In 2010 the organisation, which carries out research and development (R&D), as well as nurturing start-ups – had seven projects involving five students and 17 employees. It focuses on the technology transfer of applied research in renewable energy, clean technologies, energy efficiency and water desalination.

The centre’s facilities include 87,000 square metres of land dedicated to solar and clean technology R&D, including a solar cool centre, sea water tank, solar island CSP R&D Centre, solar thermal test and photovoltaic panels performance testing.

For Mr Kayal, green energy analysis is based on pure economics. “RAK doesn’t have the reserves of fossil fuels of Abu Dhabi, so our programme is to focus on clean and solar energy. There’s a lot of research into solar energy because in this area of the world you find some of the harshest conditions in which to develop solar applications. It’s either humid or dry, depending on the season. It’s very dusty. It’s very sunny, but it has very high temperatures, which are not ideal for photovoltaic [technology], as this requires sunny and cool conditions," he explains. 

"In fact, with sunny and hot conditions, you sometimes need to invest 20% to 30% extra for the same payback. Furthermore, you have to deal with the dust, which is a problem as solar direct energy needs clean conditions in order to work. But if you can develop a solution here and show it works, you can be confident it will work everywhere else in the world where you have the right sun, such as north Africa, the US, southern China, India, Australia and so on.”

École Polytechnique Fédérale de Lausanne (EPFL) is another research institution active in RAK. It established EPFL Middle East under the patronage of Sheikh Saud in 2009 and now has nine permanent resident employees and more than 50 EPFL researchers and scientists involved in various research projects developed in and for RAK and the UAE. Franco Vigliotti, dean of EPFL Middle East, says one of the main reasons it chose RAK was its location.

He explains: “From a scientific perspective, RAK and the UAE is an ideal location for researching the most important global challenges of this century: renewable energy, water and energy security, creating sustainable urban environments and developing clean technologies.”

Saving energy

In addition to supporting research into alternative energy, RAK has created a green building code. Implemented four years ago, this sets out energy conservation construction methods for new builds. Through the R&D community that has set up shop in the emirate, it is also pioneering ways of dealing with wasted energy.

“All existing industries in the cement, glass, ceramics, aluminium and petrochemical sectors are based on fossil fuels – and these industries send a huge amount of wasted heat – as well as heavy carbon emission – into the air,” says Mr Kayal. “You need to be able to harness this and take advantage of it. So one of our projects is looking at how you can use waste heat to reduce your need for electricity generated by fossil fuel, increase your revenue and reduce your CO2 emissions, too.”

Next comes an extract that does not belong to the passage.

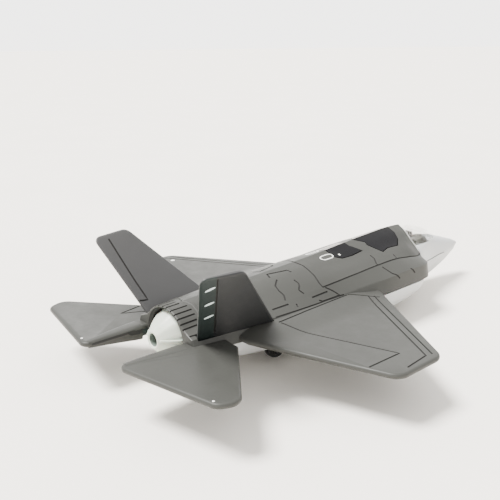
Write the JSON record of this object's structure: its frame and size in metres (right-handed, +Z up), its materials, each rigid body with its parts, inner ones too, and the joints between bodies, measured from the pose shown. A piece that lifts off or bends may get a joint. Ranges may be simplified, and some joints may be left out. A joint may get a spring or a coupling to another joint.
{
  "type": "toy jet aircraft",
  "caption": "Pocket die-cast toy jet: metal upper body with wings, plastic belly, canted twin fins, clear windscreen, exhaust cone and free-rolling wheels.",
  "frame": {"origin": "on the ground under the wheels, below the middle of the model's length and width", "axes": "+Y towards the tail along the model's length, -Y towards the nose, +X towards the aircraft's port side, +Z up"},
  "size_m": [0.0668, 0.0914, 0.0215],
  "materials": {
    "grey_paint": "satin mid-grey enamel on die-cast zinc",
    "light_plastic": "satin light grey moulded plastic",
    "cream_plastic": "satin off-white moulded plastic",
    "smoke_clear": "clear moulded polystyrene, faint warm smoke tint",
    "gloss_black": "gloss black",
    "dark_plastic": "matt dark brown-grey plastic",
    "black_plastic": "matt black plastic",
    "wheel_plastic": "matt black wheel with a ribbed tread",
    "steel": "zinc-plated steel"
  },
  "bodies": {
    "airframe": {"upper_body": "grey_paint", "lower_body": "light_plastic", "port_fin": "grey_paint", "starboard_fin": "grey_paint", "windscreen": "smoke_clear", "rear_window": "gloss_black", "dorsal_panel": "gloss_black", "cockpit_tub": "dark_plastic", "ejection_seat": "dark_plastic", "exhaust_nozzle": "cream_plastic", "nose_gear_fork": "black_plastic", "port_gear_fork": "black_plastic", "starboard_gear_fork": "black_plastic", "nose_axle": "steel", "port_axle": "steel", "starboard_axle": "steel", "front_screw": "steel", "rear_screw": "steel"},
    "nose_roller": {"nose_wheel": "wheel_plastic"},
    "port_roller": {"port_wheel": "wheel_plastic"},
    "starboard_roller": {"starboard_wheel": "wheel_plastic"}
  },
  "joints": [
    {"name": "nose_wheel_spin", "type": "hinge", "parent": "airframe", "child": "nose_roller", "pos_m": [0, -0.02115, 0.0021], "axis": [1, 0, 0], "continuous": true},
    {"name": "port_wheel_spin", "type": "hinge", "parent": "airframe", "child": "port_roller", "pos_m": [0.005, 0.01575, 0.0021], "axis": [1, 0, 0], "continuous": true},
    {"name": "starboard_wheel_spin", "type": "hinge", "parent": "airframe", "child": "starboard_roller", "pos_m": [-0.005, 0.01575, 0.0021], "axis": [1, 0, 0], "continuous": true}
  ]
}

There is already a big push to adopt sustainable energies in the UAE through the Masdar initiative, which is a massive renewable energy and sustainable technology initiative being developed in Abu Dhabi. “We are putting a European slant on our work, which we see as being complementary to the big Masdar,” says Mr Kayal. “They are working on solar energy, photovoltaic or thermal solar, for on-grid applications while we focus on off-grid applications, passive energy saving and energy management. They want to catch all waste heat coming from their manufacturing areas while we concentrate on the multi-use of the energy from one heat source.

"What we are doing is integrating the technology that was developed in Europe for waste heat and adapting it to solar. For example, we’re working on polygeneration processes which is the successive generation of applications using the same heat source generated by the energy gathered by a single collector’s field from the sun; instead of wasting the heat in the air after generating electricity, we are using it to produce cooling or air conditioning and to desalinate water. This is a new approach, and it’s come about through us adapting European research to our needs here.”

Solar island

CSEM was the first organisation to start work on a solar island platform to find solutions for green energy. This was launched in 2008 with funding from RAKIA. The circular island is a 5000 sq m open-air laboratory that can adjust its position to match the course of the sun to ensure a maximum yield. The platform moves using electric hydrodynamic motors fixed around its circumference. CSEM attracts universities and industries to the platform, either to develop new concepts or test their existing products and solutions for real.